Two years ago, that “one thing” that Tam stumbled upon was poetry. And as a testament to his laudable talent, Tam’s English poems have been published in journals and magazines such as Heavy Feather Review, Softblow, diaCRITICS, MAYDAY, Overheard, and Dryland. The acclaimed Vietnamese author Khải Đơn, who joined Tam in a recent poetry reading event at Fulbright University Vietnam, describes his works as “an infant cocooning in his mother’s womb, whispering about his father’s sorrow, the breath of his hometown after half a century of dropped guns and muted bombs.”
Indeed, a familial anguish; the ruminative threads that alert a son’s sense of self to the resigned psyche of his poverty-stricken parents; the collision of political forces that grieved the world; the unresolved tensions of an unforgettable summer romance – these are some of the themes you can find in Tam’s creative writings. “Since 2019, I began to read and write incessantly,” he recalls. “I’d discovered the power of writing to help me speak to the world in a truthful yet immediate manner.

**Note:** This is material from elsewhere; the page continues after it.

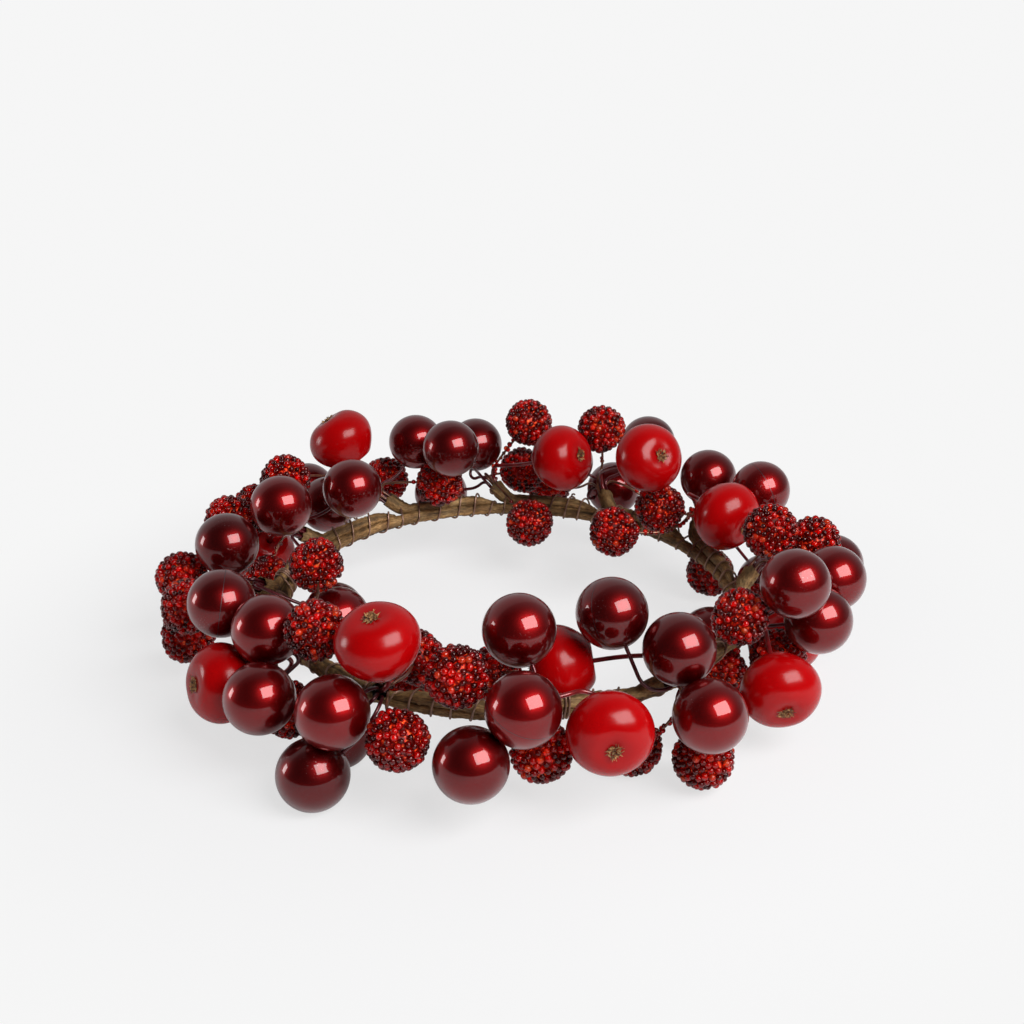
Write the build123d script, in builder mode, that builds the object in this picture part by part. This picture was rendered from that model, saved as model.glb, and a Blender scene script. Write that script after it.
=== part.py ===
from build123d import *
import math
import os

import numpy as np

# Candle ring: a taped wire hoop with twelve berry picks bound round it.
# Millimetres, +Z up. The origin is the middle of the candle space, on the table top.

# Hoop
ring_radius = 59.0
hoop_height = 17.0
hoop_wire_diameter = 1.8
hoop_diameter = 2.8
tape_fit = 0.05

# Picks: a bunch of stems bound with paper tape into a neck, whose tail lies along the hoop
pick_count = 12
first_pick_angle = 4.0
tail_diameter = 2.4
tail_start_turn = -28.0
neck_start_turn = -6.0
neck_lean = 50.0
neck_bend_radius = 5.7
neck_run = 3.5
mouth_diameter = 4.4
mouth_depth = 3.5
tail_tilt = 45.0
seat_gap = 0.1

# Binding wire round the hoop and the tails
binding_wire_diameter = 0.55
binding_turns = 23
binding_pitch_turn = 15.0
binding_start_turn = -8.0
binding_gap = 0.35
wound_self_gap = 0.4

# Berries
pearl_diameter = 16.0
apple_diameter = 19.0
apple_length = 16.6
beaded_diameter = 14.6
bead_diameter = 1.86
beads_per_berry = 100
bead_glue_depth = 0.2
calyx_diameter = 3.0
calyx_height = 1.3
calyx_seat_diameter = 1.7
calyx_seat_depth = 0.6
calyx_dimple_depth = 1.0
stem_dimple_depth = 1.8

# Stems
pearl_stem_diameter = 0.9
apple_stem_diameter = 1.1
beaded_stem_diameter = 0.7
stem_hole_depth = 5.0
stem_fit = 0.06
stem_gap = 0.15
shortest_stem_bend = 1.6

# Room kept when the ring is dressed by hand
candle_space_diameter = 63.0
berry_gap = 0.4
core_gap = 0.5
neck_gap = 0.9

# How far every cut runs past the surface that it opens
overrun = 1.0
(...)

Poetry, for all its subtleties and astute permutations, is a medium that can transcend all boundaries to touch you at the core of your soul.”
Tam cites the American writer Maggie Nelson, and Kaveh Akbar, an Iranian-American poet, among his chief influences. While Nelson’s genre-defying body of work reflects his own desire to weave poetry, memoir, letters and essays together in his writings, it was through a long period of reading everything he could of Akbar that Tam learned how to thread a sense of personal narrative throughout his poems.
“I consider poetry as a form of art. A string of words, when it’s lovingly and carefully put together, can result in velocity of emotions and expressions,” he says. “Whenever I sit down to write, and this is a practice that I learned from Akbar, I love having a stack of books in front of me and spending an hour or so glancing through them. I would note down the bits and parts that really speak to me, then try to play around with words, experimenting with different combinations. Sometimes, just by swimming along the subconscious of dreams, the result can even surprise me.”